Volvo Eicher Commercial Vehicle (VECV), the 50:50 joint venture between Eicher Motors and Swedish automaker Volvo, is all set for an ambitious journey in the trucking business. The aim is to expand the domestic market after five years of being into the JV and to also grow internationally. The company which unveiled 11 new vehicles on Monday, is working towards breaking the duopoly in the commercial vehicle (CV) segment in the domestic market. Joachim Rosenberg, executive vice president, Volvo group trucks sales and marketing and the JV's Asia-Pacific, spoke to Yuga Chaudhari on the company's plans.

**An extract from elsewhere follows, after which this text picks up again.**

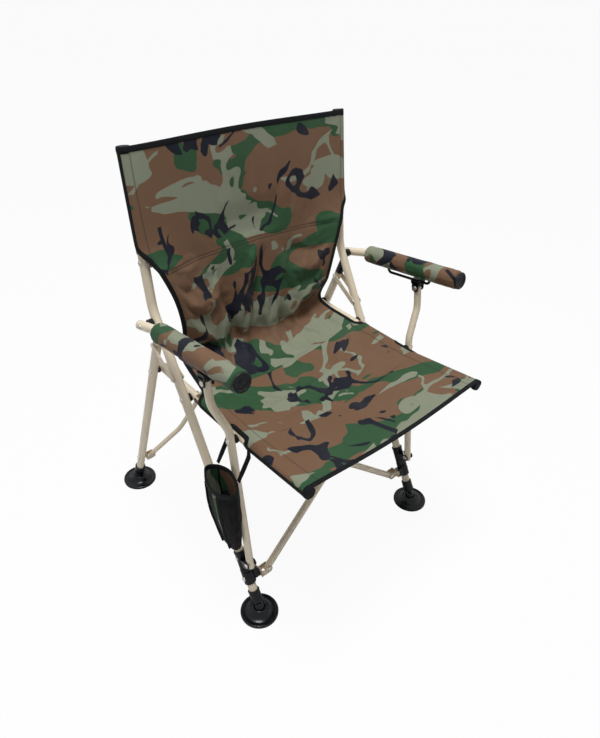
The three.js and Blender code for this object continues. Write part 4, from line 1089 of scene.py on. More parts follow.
def build_link(name, side, inner):
    """One link plate from the upright to the rear leg."""
    piece = Piece(f"{name}_plate", side)
    place = side_frame(UPRIGHT_X, LINK_BOLT, lean_of(LINK_BOLT, LINK_TOP))
    length = (LINK_TOP - LINK_BOLT).length
    near = UPRIGHT_RADIUS + GAP
    faces = (-near - PLATE_THICKNESS, -near) if inner else (near, near + PLATE_THICKNESS)
    piece.plate(bar_outline(0, 0, 0, length, LINK_HALF_WIDTH, both_round=True), *faces, place)
    piece.material = 1
    face = faces[0] if inner else faces[1]
    piece.head(face, 0, length, -1 if inner else 1, place)
    return piece


def build_rear_leg_plug(name, side):
    """Hollow-ended black plug whose rim fits the back of the upright."""
    piece = Piece(f"{name}_moulding", side)
    place = side_frame(UPRIGHT_X, REAR_FOOT, REAR_LEG_LEAN)
    top = REAR_LEG_PIVOT_ALONG + REAR_LEG_TOP
    start = top + REAR_LEG_END + GAP
    to_upright = LINK_TOP - FRONT_FOOT
    behind = to_upright.x * math.cos(UPRIGHT_LEAN) - to_upright.y * math.sin(UPRIGHT_LEAN)
    between = UPRIGHT_LEAN - REAR_LEG_LEAN
    meeting = top + behind / math.sin(between)
    limit = meeting - 0.004
    sides = 36
    clear = UPRIGHT_RADIUS + GAP * 2
    low_ring, high_ring = [], []
    for i in range(sides):
        turn = 2 * math.pi * i / sides
        x, y = on_circle(UPRIGHT_RADIUS, turn)
        low_ring.append((x, y, start))
        depth = math.sqrt(max(clear**2 - x**2, 0.0))
        reach = meeting + (y * math.cos(between) - depth) / math.sin(between)
        high_ring.append((x, y, min(reach, limit)))
    middle = sum(z for x, y, z in high_ring) / sides
    points = [*low_ring, *high_ring, (0, 0, start), (0, 0, middle - 0.004)]
    faces = []
    for i in range(sides):
        k = (i + 1) % sides
        faces.append((i, k, sides + k, sides + i))
        faces.append((k, i, 2 * sides))
        faces.append((sides + i, sides + k, 2 * sides + 1))
    piece.add(points, faces, place)
    return piece


def build_clevis(name, side, place, plate_x, pin_x, drop, radius, layer, rivet_to=None):
    """A folded bracket round a crossed tube's end: base plate, two round ears, and the pin."""
    piece = Piece(f"{name}_bracket", side)
    inner = radius + GAP
    low = -drop - CLEVIS_HALF
    reach = abs(layer) + inner + CLEVIS_PLATE
    near, far = (-CLEVIS_HALF, reach) if layer > 0 else (-reach, CLEVIS_HALF)
    high = CLEVIS_HALF - 0.7 * drop
    piece.plate(soft_rectangle(near, far, low, high, 0.002), plate_x - CLEVIS_PLATE, plate_x, place)
    across = Matrix.Rotation(math.pi / 2, 4, "Z")
    for start in (layer - inner - CLEVIS_PLATE, layer + inner):
        outline = bar_outline(-(plate_x - CLEVIS_PLATE / 2), -drop, -pin_x, -drop, CLEVIS_EAR)
        piece.plate(outline, start, start + CLEVIS_PLATE, place @ across)
    piece.material = 1
    ends = (layer - inner - CLEVIS_PLATE, layer + inner + CLEVIS_PLATE)
    piece.tube([Vector((pin_x, end, -drop)) for end in ends], CLEVIS_PIN, place, sides=16)
    for end, outward in zip(ends, (-1, 1)):
        piece.head_y(pin_x, end, -drop, outward, place, radius=0.0048)
    if rivet_to:
        pin(piece, plate_x - CLEVIS_PLATE, rivet_to, 0, 0, place)
        piece.head(rivet_to, 0, 0, 1, place)
        piece.head(plate_x - CLEVIS_PLATE, 0, 0, -1, place, height=RIVET_TAIL_HEIGHT)
    return piece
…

It's a matter of time before duopoly in CVs is broken: Joachim Rosenberg

What role will VECV play for Volvo globally?
The market share almost doubled for VECV in the last five years and the current profitability is at its benchmark level today. The ecosystem has been put in place in the last five years -- the plans, the new product lines, the different approach on sales and after sales and so on. With that, the value will be created by taking Eicher more aggressively overseas because in this new range we have built in specific export variants which has not been the case before. Earlier, all the trucks were made for India and a few were sold in markets like Bhutan, Sri Lanka etc. But now we have completely dedicated variants for other markets, that will drive exports.

So, value is being created for the Eicher brand in India and globally. For example, the medium duty base engines manufactured from Pithampur are going into other brands of the Volvo group, even at Euro 6 emission level in Europe for the medium duty trucks.

The focus will continue to be in the domestic market but the relative focus on how we are gearing up for the Eicher brand globally is strengthening.

Which are the markets suitable for India-made products?

It will be the countries that have similar market context. So it won’t be markets like Japan, United States or Germany but it will be more of Africa, West Asia, South Asia and South East Asia. So these will be more of the evolving markets of the world.

What makes you not introduce other brands of Volvo trucks – Renault or UD trucks?

India is a special market where you have very few manufacturers that take the big share of the market - the duopoly. There is no other market in the world where you have two manufacturers taking 90% of a share. India also has the lowest price point lowest specification level compared to any major markets of the world.

India, China and Japan are examples of the biggest markets in Asia. In China 90% of all heavy duty (HD) trucks sold in 2012 were Chinese branded, in Japan 99% of all Japanese HD trucks sold were Japanese and in India 99.5% of all HD trucks sold last year were Indian. So do I want to bring in other brands for the remaining 0.5%? For this we already have Volvo trucks for the last 15 years and we have two-thirds of that 0.5%.We will see if we can bring any other brand of Volvo trucks to India.

How do you see the success of VECV joint venture for Volvo as a group?

All I can say is that the VECV JV has exceeded our expectations, we are extremely satisfied and it is considered as one of the benchmarks internally in the Volvo group in terms of how to run a JV together with partners.

Do you see any kind of synergies happening once the Chinese JV comes into picture?

In the strategic alliance that Volvo group agreed in the January with Donfeng Motor is still pending governmental approvals. My current focus is to make sure that this process goes through in a smooth manner and that we prepare for the alliance to come through. That remains to be seen whether we try to bring in some relation with our Indian JV.

How do India operations contribute for Volvo internationally?
VECV is also transferring very interesting things to Volvo, the Jugaad, Frugality and all of that. Already the medium duty base engine hub is here. In addition, we have all the major Volvo businesses here in India. In addition, we have purchasing teams sourcing from India for our global needs. We have hundreds of engineers that are working with Volvo global system. So we are in India big time.

Do you think VECV will be able to break the duopoly?
I can say that the duopoly is not sustainable, particularly when we have major players like the Volvo group and certain other major players coming to India. It’s just a matter of time and Eicher is the leading contender. We are driving modernisation and see no other players coming up.